As an adult I picked up the recorder and began playing classical duets with my brother Michael on guitar. We regularly played at family gatherings, with our mother just beaming as she pretended to conduct. It somehow felt as if we were playing just for her, even though the room was full of people. About a year after she died our Aunt Carolyn, Mom’s only sister, came up from Boston. She asked Michael and I to play, and even though we hadn’t done so since Mom’s death, we obliged. We were about halfway through the second piece when I started crying and Michael put his head down and stopped playing. All the joy had been sapped from the experience by the absence of our mother. She has been dead now for almost 20 years, and I have just recently started playing recorder again. I am hopeful that enough time has passed that Michael and I can resume playing for the family. I feel pretty sure Mom would want us to - she was always so proud of all our musical abilities.

For the past 6 years I have been a member of a local choir, and absolutely love the experience of making music with others again.
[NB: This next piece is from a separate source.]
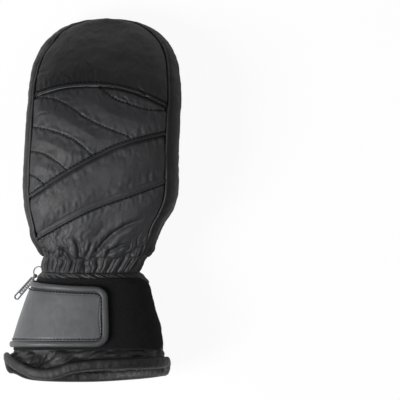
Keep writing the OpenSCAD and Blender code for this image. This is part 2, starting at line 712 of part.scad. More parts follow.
// The hook's plate has two ears that carry its pin, a small cord hole and a hooked slot
cord_hole_r = 1;
cord_hole_y = ear_l + 5;
slot_w = 2.4;
module clip_hook() {
    plate_l = hook_l - ear_l;
    ear_w = (hook_w - bar_gap) / 2;
    color(textile_black) translate([hook_x, hook_pin_y, hook_z]) union() {
        rotate([0, 90, 0]) cylinder(h = hook_w - 1, r = hook_pin_r, center = true, $fn = 32);
        for (side = [-1, 1]) translate([side * (bar_gap + ear_w) / 2, (ear_l - 2) / 2, 0])
            cube([ear_w, ear_l + 2, hook_t], center = true);
        difference() {
            translate([0, ear_l + plate_l / 2 - 1, 0]) cube([hook_w, plate_l, hook_t], center = true);
            translate([-2, cord_hole_y, 0]) cylinder(h = hook_t + 1, r = cord_hole_r, center = true, $fn = 32);
            translate([hook_w / 2 - 2, ear_l + 2.5, 0]) cube([6, slot_w, hook_t + 1], center = true);
        }
    }
}

// ---------------------------------------------------------------- thumb

// The thumb leaves a round opening in the palm, turns forward under it and lies along the palm.
// It swings sideways about the opening's own upright axis, so its root stays round.
thumb_root_z = palm_z - 1.8;
turn_y = thumb_y + thumb_root_r + 4;
thumb_w = 2 * thumb_root_r;
thumb_bend_rings = 6;
thumb_tip_rings = 6;
thumb_end_y = turn_y + thumb_length - 4;
thumb_round = 24;
thumb_top_gap = 0.3;

// A ring on the bend at turn b, from 0 at the opening to 1 where the thumb lies flat, at depth d
function bend_ring(b, d) =
    let (phi = 90 * b,
         inner = lerp(4, thumb_top_gap, ease(b * 1.2)),
         outer = lerp(4 + thumb_w, thumb_root_z - floor_z, pow(sin(phi), 1.2)),
         mid = (inner + outer) / 2, half = (outer - inner) / 2 - d)
    [for (j = [0:around - 1]) let (a = 360 * j / around, r = mid - half * bent(sin(a), 2.1))
        [thumb_x + (thumb_root_r - d) * bent(cos(a), 2.1), turn_y - r * cos(phi), thumb_root_z - r * sin(phi)]];
// A ring on the straight stretch: t is 0 at the bend and 1 at the tip
function flat_ring(t, d) =
    let (straight = thumb_end_y - turn_y - thumb_round,
         turn = clamp01((t - 0.4) / 0.6),
         y = turn_y + (t < 0.4 ? straight * t / 0.4 : straight + (thumb_round - d) * sin(84 * turn)),
         k = cos(84 * turn),
         half = (thumb_root_z - thumb_top_gap - floor_z) / 2, mid = thumb_root_z - thumb_top_gap - half,
         high = (half - d) * (0.35 + 0.65 * k))
    [for (j = [0:around - 1]) let (a = 360 * j / around)
        [thumb_x - 1.5 * t + (thumb_root_r - d) * k * bent(cos(a), 2.1), y, mid + high * bent(sin(a), 2.1)]];
function thumb_rings(d) = concat(
    [for (b = steps(thumb_bend_rings)) bend_ring(b, d)],
    [for (t = steps(thumb_tip_rings)) if (t > 0) flat_ring(t, d)]
);

// The leather is cut in two, with seams along the top and the underside
module thumb_panel(from) {
    half = around / 2;
    function grid(d) = [for (r = thumb_rings(d)) [for (j = [0:half]) let (k = (from + j) % around)
        j == 0 ? lerp(r[k], r[(k + 1) % around], 0.04) : j == half ? lerp(r[k], r[(k + around - 1) % around], 0.04) : r[k]]];
    color(leather_grey) plate(grid(0), grid(leather));
}
module thumb_outer_panel() thumb_panel(3 * around / 4);
module thumb_inner_panel() thumb_panel(around / 4);
thumb_wadding_d = leather + layer_gap;
module thumb_insulation() color(padding_white)
    sleeve(thumb_rings(thumb_wadding_d), thumb_rings(thumb_padding - layer_gap), shut = true);
module thumb_lining() color(textile_black)
    sleeve(thumb_rings(thumb_padding), thumb_rings(thumb_padding + lining_t), shut = true);

// A leather ring that fills the wedge between the palm and the thumb's root
module thumb_collar() {
    low = thumb_root_z + fit_gap;
    function palm_at(x, y) =
        let (s = section(y), q = clamp01(abs(x - s[0]) / s[1])) s[2] - s[3] * pow(1 - pow(q, s[5]), 1 / s[5]);
    function ring(r, high) = [
        for (j = [0:around - 1]) let (a = 360 * j / around, x = thumb_x + r * cos(a), y = thumb_y + r * sin(a))
            [x, y, high ? palm_at(x, y) - collar_gap : low]
    ];
    r_out = thumb_root_r;
    r_in = thumb_root_r - leather;
    color(leather_grey) sleeve([ring(r_out, true), ring(r_out, false)], [ring(r_in, true), ring(r_in, false)]);
}

fingertip_back_panel();
quilted_back_panel();
band_back_panel();
lower_back_panel();
side_gusset();
palm_panel();
palm_patch();
thumb_collar();
gathered_wrist();
wrist_elastics();
cuff_back_panel();
cuff_palm_panel();
hem_binding();
waterproof_insert();
insulation();
lining();
loop_patch();
strap_anchor();
strap();
strap_edging();
strap_hook_patch();
zip_tapes();
zip_teeth();
zip_stops();
zip_slider();
pull_ring();
pull_tab();
ring_loop();
hanging_ring();
hook_loop();
clip_hook();
thumb_outer_panel();
thumb_inner_panel();
thumb_insulation();
thumb_lining();
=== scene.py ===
import itertools
import math

import bpy
import numpy as np
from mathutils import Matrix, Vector


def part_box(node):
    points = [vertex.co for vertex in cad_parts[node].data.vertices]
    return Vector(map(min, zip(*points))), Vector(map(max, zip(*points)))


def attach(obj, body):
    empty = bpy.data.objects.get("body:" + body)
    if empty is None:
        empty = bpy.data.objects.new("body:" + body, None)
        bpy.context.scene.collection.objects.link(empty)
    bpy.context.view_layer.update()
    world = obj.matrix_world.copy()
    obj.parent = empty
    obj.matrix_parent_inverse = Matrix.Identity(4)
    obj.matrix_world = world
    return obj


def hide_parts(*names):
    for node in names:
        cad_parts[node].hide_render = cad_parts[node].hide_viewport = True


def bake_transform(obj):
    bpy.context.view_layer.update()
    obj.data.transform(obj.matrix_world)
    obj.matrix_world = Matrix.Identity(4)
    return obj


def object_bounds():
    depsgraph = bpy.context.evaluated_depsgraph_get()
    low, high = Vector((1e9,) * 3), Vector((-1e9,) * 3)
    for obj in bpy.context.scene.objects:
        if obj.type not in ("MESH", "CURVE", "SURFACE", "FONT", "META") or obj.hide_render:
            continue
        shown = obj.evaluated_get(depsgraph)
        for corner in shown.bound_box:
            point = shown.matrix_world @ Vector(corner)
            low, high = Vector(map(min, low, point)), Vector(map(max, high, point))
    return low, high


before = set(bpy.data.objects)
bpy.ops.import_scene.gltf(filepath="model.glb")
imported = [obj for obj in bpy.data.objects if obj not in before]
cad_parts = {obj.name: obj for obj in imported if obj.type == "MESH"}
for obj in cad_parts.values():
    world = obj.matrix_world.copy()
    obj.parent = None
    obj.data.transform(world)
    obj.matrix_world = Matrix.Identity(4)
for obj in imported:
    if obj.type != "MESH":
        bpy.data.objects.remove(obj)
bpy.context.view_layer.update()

# Lengths are in millimetres and angles in degrees until a mesh is made, in metres.
MM = 0.001


def low(node):
    return np.array(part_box(node)[0]) / MM


def high(node):
    return np.array(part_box(node)[1]) / MM


# ---------------------------------------------------------------- sizes, as the solids have them

GLOVE_LENGTH = high("side_gusset")[1]
CUFF_LENGTH = high("cuff_back_panel")[1] + 0.1
WRIST_TOP = high("gathered_wrist")[1] + 0.1
HAND_W, HAND_T, TIP_LENGTH, TIP_EDGE, HAND_LEAN = 123, 56, 64, 20, 12
WRIST_W, WRIST_T, CUFF_W, CUFF_T = 80, 53, 125, 73
CUFF_BULGE, MOUTH_TILT, HEM_R, WRIST_X = 4.5, 4, 3.5, 3.8
THUMB_R, THUMB_T, THUMB_LENGTH, THUMB_X = 20, 26.5, 54, 38
LEATHER = 1.3
FLOOR = low("hem_binding")[2]
KNUCKLE_Y = WRIST_TOP + 52
TIP_START = GLOVE_LENGTH - TIP_LENGTH
PALM_Z = FLOOR + THUMB_T + 2.5
TOP_Z = PALM_Z + HAND_T
TIP_FULLNESS = 2.6
SHOULDER = 0.57


def lerp(a, b, t):
    return a + (b - a) * t


def ease(t):
    t = np.clip(t, 0, 1)
    return t * t * (3 - 2 * t)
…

Music is an international form of communication which pre-dates formal language. It is intrinsic to the human condition, and creates community in a unique and elemental way. It elicits emotions, bridges silences, and evokes memories. A song can take me back to a time in my life like nothing else can. Music is visceral and emblematic. Whether you create it or simply consume it, music, and the arts in general, are the seasoning in life’s stew. Our existences would be terribly bland without them.